■ Exercise: Start at the line that has "obj.parent = empty" and stop at the line that has "before = set(bpy.data.objects)". Print those lines and all lines between them exactly, and nothing more.

■ Material provided:

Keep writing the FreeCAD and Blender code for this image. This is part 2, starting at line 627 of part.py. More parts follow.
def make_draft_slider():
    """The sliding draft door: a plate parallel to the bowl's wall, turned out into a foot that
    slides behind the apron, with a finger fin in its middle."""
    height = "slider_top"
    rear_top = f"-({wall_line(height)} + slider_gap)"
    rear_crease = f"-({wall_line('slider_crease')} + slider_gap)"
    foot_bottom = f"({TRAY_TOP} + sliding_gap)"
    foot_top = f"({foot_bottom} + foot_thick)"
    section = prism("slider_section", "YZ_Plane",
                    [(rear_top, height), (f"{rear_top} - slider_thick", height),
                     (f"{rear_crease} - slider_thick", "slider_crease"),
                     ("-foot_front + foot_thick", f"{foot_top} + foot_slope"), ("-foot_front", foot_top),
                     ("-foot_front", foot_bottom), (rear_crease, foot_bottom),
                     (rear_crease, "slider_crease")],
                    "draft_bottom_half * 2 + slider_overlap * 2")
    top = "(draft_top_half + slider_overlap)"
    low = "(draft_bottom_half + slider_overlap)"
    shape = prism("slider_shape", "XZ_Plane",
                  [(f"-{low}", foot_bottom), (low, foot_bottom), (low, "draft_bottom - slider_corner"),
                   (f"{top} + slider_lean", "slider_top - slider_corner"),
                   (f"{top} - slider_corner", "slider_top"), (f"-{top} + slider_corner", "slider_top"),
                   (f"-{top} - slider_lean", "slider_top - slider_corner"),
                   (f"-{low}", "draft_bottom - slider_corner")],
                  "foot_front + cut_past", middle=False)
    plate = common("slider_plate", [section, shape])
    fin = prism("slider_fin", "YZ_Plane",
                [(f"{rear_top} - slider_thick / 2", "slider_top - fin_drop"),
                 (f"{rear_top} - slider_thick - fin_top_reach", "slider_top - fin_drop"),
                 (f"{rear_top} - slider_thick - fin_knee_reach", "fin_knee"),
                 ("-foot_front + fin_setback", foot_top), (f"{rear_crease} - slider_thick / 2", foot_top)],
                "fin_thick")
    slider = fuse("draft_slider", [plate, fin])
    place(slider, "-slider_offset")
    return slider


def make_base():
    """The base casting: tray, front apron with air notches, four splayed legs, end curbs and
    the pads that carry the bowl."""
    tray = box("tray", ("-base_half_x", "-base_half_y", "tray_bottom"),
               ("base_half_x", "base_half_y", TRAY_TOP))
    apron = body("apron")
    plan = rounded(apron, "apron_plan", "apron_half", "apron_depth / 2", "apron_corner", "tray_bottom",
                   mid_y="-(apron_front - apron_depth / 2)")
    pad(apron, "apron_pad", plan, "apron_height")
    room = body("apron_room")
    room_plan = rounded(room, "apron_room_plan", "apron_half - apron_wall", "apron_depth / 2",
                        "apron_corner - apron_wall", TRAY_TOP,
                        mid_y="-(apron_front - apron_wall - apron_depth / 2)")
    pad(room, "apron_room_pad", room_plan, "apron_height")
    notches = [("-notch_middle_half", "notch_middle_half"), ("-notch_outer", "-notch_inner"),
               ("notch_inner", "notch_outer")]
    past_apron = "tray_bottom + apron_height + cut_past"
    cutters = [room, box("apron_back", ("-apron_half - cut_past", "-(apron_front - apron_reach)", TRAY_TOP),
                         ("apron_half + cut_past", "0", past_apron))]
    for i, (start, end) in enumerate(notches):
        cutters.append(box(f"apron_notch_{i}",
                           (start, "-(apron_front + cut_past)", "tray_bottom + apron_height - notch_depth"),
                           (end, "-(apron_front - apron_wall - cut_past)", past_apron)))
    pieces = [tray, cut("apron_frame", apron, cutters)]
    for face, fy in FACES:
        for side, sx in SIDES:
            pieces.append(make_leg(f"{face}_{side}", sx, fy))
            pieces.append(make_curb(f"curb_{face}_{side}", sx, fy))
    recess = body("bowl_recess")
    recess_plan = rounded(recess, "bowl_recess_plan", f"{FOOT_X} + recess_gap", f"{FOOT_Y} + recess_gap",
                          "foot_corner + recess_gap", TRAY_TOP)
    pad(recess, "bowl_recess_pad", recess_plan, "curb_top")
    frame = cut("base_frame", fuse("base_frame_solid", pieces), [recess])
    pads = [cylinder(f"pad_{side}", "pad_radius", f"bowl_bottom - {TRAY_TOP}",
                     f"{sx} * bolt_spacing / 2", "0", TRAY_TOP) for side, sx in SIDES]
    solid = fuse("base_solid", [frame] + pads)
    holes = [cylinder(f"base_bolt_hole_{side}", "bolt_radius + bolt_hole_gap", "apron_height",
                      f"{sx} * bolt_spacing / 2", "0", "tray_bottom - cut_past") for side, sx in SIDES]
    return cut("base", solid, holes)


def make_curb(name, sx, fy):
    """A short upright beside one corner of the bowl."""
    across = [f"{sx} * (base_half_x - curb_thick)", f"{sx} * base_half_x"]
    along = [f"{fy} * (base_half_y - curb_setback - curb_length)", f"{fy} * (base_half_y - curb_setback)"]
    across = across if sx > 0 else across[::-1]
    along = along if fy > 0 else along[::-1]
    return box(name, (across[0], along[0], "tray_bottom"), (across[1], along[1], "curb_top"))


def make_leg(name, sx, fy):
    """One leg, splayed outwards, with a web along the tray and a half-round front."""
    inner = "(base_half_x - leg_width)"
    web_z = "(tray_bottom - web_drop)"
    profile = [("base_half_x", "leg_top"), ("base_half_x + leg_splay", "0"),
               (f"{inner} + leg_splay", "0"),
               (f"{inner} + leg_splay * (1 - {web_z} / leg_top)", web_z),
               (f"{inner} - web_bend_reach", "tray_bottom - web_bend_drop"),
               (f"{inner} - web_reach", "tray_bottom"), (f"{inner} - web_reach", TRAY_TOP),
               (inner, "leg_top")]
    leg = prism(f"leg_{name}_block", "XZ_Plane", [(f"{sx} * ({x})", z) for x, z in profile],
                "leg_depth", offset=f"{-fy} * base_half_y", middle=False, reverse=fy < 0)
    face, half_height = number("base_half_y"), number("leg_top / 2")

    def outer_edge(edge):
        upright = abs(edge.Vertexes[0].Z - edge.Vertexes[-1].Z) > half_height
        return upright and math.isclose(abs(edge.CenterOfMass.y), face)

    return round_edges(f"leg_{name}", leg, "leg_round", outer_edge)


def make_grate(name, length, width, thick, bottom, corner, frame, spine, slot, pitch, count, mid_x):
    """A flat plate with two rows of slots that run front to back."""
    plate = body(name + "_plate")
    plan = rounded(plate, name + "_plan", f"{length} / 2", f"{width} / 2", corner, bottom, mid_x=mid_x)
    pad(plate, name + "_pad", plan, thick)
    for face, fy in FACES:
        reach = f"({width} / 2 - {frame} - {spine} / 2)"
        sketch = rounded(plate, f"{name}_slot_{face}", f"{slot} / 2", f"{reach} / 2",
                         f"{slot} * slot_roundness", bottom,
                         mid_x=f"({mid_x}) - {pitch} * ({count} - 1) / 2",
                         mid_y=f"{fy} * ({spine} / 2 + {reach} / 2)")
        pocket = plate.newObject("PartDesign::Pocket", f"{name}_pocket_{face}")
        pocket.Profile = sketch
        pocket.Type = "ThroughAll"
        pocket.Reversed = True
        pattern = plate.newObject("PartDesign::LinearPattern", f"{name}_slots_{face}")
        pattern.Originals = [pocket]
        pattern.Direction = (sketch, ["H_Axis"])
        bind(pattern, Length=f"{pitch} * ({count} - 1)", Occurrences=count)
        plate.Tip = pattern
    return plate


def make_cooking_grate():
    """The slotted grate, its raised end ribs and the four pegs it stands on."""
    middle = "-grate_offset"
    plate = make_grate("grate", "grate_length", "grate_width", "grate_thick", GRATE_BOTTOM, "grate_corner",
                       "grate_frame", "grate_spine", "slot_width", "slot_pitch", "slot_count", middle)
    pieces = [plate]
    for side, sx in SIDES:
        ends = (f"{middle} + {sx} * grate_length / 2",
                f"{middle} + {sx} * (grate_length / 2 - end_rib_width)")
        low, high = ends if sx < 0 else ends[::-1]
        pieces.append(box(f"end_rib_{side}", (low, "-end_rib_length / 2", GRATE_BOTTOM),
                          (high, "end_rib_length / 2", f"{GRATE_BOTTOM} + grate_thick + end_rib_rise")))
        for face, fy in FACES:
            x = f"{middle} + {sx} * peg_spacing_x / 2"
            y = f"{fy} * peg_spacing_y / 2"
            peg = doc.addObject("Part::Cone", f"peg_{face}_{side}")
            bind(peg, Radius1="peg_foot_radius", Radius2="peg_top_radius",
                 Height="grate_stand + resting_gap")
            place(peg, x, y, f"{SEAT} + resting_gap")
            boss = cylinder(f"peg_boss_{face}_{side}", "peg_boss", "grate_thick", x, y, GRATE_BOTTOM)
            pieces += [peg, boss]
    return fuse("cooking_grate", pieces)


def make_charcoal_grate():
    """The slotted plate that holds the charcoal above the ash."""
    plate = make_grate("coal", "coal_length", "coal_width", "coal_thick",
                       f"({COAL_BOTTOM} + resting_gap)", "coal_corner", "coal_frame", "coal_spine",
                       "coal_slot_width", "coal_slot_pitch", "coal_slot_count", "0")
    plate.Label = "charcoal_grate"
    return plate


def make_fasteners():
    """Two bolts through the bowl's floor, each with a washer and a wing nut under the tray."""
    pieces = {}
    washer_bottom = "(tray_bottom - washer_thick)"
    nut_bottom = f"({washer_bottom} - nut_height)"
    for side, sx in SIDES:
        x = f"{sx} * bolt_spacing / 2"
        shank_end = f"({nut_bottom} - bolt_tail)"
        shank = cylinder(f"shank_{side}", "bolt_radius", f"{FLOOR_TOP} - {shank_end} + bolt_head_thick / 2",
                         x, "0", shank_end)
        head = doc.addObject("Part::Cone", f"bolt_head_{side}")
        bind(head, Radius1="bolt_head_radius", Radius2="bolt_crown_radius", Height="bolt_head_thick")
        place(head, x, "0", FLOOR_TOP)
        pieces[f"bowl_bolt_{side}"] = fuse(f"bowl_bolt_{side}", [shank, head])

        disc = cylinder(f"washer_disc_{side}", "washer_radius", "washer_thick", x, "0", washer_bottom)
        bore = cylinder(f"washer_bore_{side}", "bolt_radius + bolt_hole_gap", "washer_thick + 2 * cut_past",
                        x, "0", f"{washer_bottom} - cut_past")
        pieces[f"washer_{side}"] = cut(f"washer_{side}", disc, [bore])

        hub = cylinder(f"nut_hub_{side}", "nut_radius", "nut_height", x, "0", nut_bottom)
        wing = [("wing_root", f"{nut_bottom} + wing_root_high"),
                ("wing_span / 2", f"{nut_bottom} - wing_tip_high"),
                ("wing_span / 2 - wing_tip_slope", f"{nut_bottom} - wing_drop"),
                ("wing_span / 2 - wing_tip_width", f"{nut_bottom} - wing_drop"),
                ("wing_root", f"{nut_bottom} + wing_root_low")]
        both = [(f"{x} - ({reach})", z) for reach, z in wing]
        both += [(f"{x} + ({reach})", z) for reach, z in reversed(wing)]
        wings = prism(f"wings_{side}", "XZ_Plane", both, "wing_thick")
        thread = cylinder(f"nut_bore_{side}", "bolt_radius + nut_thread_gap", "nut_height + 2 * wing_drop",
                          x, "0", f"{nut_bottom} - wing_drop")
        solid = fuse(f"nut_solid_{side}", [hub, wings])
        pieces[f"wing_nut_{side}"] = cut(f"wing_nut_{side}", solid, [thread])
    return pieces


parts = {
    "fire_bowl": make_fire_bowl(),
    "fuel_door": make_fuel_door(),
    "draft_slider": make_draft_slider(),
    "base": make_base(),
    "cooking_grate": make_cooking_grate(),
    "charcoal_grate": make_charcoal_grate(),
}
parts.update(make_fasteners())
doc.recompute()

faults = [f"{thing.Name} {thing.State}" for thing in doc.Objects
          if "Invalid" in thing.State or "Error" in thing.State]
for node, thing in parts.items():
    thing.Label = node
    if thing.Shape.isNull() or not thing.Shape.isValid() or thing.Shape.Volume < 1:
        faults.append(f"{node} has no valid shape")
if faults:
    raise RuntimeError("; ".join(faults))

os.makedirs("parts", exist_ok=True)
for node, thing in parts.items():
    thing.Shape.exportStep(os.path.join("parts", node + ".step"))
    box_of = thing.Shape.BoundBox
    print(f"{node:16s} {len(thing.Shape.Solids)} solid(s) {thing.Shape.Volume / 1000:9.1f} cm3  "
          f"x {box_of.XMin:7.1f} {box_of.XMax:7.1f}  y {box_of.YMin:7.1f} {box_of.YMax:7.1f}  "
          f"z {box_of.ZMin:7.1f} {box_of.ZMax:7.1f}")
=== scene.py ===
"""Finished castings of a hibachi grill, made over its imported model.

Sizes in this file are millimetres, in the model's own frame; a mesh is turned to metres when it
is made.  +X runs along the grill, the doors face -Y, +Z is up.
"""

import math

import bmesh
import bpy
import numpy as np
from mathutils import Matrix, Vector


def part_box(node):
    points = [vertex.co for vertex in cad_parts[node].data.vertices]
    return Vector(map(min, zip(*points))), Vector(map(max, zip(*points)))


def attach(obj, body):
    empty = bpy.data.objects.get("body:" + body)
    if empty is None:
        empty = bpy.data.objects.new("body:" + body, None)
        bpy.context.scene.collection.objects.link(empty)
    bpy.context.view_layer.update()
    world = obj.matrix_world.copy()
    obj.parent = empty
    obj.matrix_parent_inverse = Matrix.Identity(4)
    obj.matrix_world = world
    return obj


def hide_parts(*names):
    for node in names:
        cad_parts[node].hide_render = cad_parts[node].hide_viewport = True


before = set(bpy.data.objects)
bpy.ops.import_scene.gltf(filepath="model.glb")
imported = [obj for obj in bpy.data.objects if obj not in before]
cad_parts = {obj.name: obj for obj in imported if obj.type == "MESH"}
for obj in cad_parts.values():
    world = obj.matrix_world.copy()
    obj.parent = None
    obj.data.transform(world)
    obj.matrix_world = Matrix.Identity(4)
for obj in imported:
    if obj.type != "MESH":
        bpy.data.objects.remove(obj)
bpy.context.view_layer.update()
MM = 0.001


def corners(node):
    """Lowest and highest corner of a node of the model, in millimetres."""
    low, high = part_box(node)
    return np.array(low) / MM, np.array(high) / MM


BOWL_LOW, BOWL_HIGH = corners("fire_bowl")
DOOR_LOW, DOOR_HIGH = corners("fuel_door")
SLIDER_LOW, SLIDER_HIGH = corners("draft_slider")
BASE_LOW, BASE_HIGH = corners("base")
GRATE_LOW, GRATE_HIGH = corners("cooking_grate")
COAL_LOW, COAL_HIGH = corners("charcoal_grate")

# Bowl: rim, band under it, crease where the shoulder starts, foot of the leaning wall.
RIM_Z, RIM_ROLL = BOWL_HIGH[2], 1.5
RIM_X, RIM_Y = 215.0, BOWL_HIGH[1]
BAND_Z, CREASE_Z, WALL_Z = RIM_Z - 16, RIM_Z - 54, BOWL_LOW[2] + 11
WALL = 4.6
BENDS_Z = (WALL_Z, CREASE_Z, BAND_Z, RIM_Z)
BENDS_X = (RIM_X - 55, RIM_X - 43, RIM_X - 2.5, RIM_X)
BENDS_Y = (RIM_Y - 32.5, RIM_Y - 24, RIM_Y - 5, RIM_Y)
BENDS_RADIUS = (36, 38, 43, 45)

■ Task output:
    obj.parent = empty
    obj.matrix_parent_inverse = Matrix.Identity(4)
    obj.matrix_world = world
    return obj


def hide_parts(*names):
    for node in names:
        cad_parts[node].hide_render = cad_parts[node].hide_viewport = True


before = set(bpy.data.objects)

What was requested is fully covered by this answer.